There is also an operational side to this. Social media does not end at publishing. Someone has to plan content, write captions, create graphics or videos, schedule posts, monitor comments, and track what performs. For busy owners and lean teams, that workload adds up fast.
That is why the right schedule is usually one that supports the larger marketing system. Your social content should reinforce your brand, support promotions, build trust, and stay aligned with your website and local visibility goals. If the posting schedule is too aggressive to maintain, performance usually drops.
How often should a business post on social media by platform?
Not every platform expects the same pace. A business posting on Instagram, Facebook, LinkedIn, and TikTok should not treat them as identical channels.
For most local businesses, three to five posts per week is a practical range. Facebook still works well for community visibility, service updates, promotions, testimonials, and local trust-building. Posting once a day can work, but it is not required for strong performance.
If your audience is local and relationship-driven, consistency matters more than volume. A well-written post with a useful update or strong customer proof will usually do more than a string of filler posts.
Three to five feed posts per week is a solid baseline, with Stories added throughout the week if you have the content. Instagram rewards regular activity, but visual quality and relevance matter a lot.
For service businesses, this can include before-and-after content, behind-the-scenes moments, short educational posts, client wins, and local brand personality. If you can only manage a few posts, make them polished and specific.
Two to four posts per week is enough for many businesses, especially B2B companies or owner-led brands. LinkedIn tends to favor thoughtful, useful content over high-volume posting.
If your business sells expertise, trust, or professional services, posting a few times a week with strong insights can work very well. There is little benefit in forcing daily posts if you do not have something worth saying.
TikTok and short-form video platforms
If short-form video is a major growth channel for your business, you may need to post more frequently, often four to seven times per week. These platforms move fast, and testing more content can help you find what gains traction.
That said, video production takes time. If the effort required is hurting other parts of your marketing, it may be smarter to post fewer videos with a clearer strategy.
The best posting schedule depends on your business goals
A business trying to stay visible in its local market does not need the same social media cadence as a brand pushing ecommerce sales nationwide. Your goals should shape your schedule.
If your goal is brand awareness, posting more often can help increase touchpoints. If your goal is engagement and trust, a smaller number of stronger posts may perform better. If your goal is lead generation, content quality, calls to action, and follow-up matter more than simply increasing output.
This is where many businesses get stuck. They chase frequency before they define purpose. A content calendar without a clear goal just creates activity, not results.
Signs you are posting too little
If weeks go by without updates, your profiles can start to feel abandoned. That does not just affect engagement. It can also affect buyer confidence. Many customers check social media before calling, booking, or visiting.

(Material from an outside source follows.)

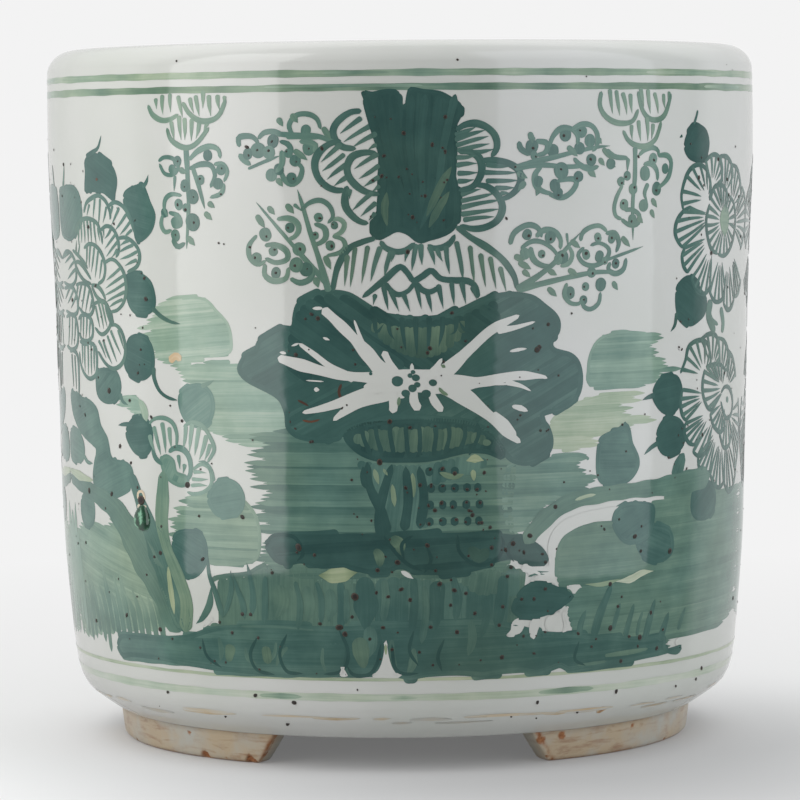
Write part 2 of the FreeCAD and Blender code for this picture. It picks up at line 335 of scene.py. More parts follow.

You are probably posting too little if your business disappears for long stretches, your content looks outdated, or promotions show up after they are already irrelevant. Low frequency also makes it harder to learn what your audience responds to, because you do not have enough data to improve.
Even if social is not your top channel, staying active matters. A quiet profile can make an otherwise strong business look inconsistent.
Signs you are posting too much
Overposting is usually less about the number and more about the drop in quality. If your feed starts filling with recycled quotes, generic graphics, or content that does not connect to your services, you are likely pushing frequency too far.
You may also be posting too much if engagement drops steadily, your audience stops responding, or your team is rushing content just to stay on schedule. Social media should support growth, not create chaos.
A simpler plan executed well often outperforms an ambitious plan that burns out after three weeks.
A practical posting rhythm for small and local businesses
For most service-based businesses, especially local companies, this is a realistic framework: choose one primary platform and post there three to five times per week. Then support one or two secondary platforms with repurposed content.
That approach keeps your marketing hands-free enough to manage while still building consistent visibility. It also gives you room to maintain content quality, respond to messages, and connect social posts to larger campaigns like seasonal promotions, service launches, or website content.
For example, a local contractor, med spa, law firm, or home service company does not need 30 disconnected posts a month. They need a focused mix of proof, education, trust signals, and offers. That is what turns social media into a sales asset instead of a time drain.
How to choose the right frequency and stick to it
Start with capacity, not ambition. Look at how much time, content, and approval bandwidth your business actually has. Then build a schedule you can maintain for at least 90 days.
A good baseline is to plan one month at a time, track engagement and reach, and adjust only after you have enough data to see patterns. If three posts a week are producing steady engagement and inquiries, there may be no reason to jump to seven. If your audience responds well and your team can handle more, increase gradually.
It also helps to batch your content. Creating multiple posts at once reduces stress, improves consistency, and keeps your brand voice tighter. This is one reason many businesses move social media to a managed partner. When strategy, writing, design, scheduling, and optimization are handled in one place, consistency becomes much easier to maintain.
Consistency beats intensity
If you are still asking how often should a business post on social media, here is the most useful answer: often enough to stay visible, not so often that quality drops. For most businesses, that means showing up several times a week with content that is relevant, useful, and aligned with what you actually sell.
You do not need to post nonstop to get results. You need a plan you can keep, content that reflects your brand, and enough consistency for people to remember you when they are ready to buy.
The best schedule is the one your business can sustain long enough to turn attention into trust.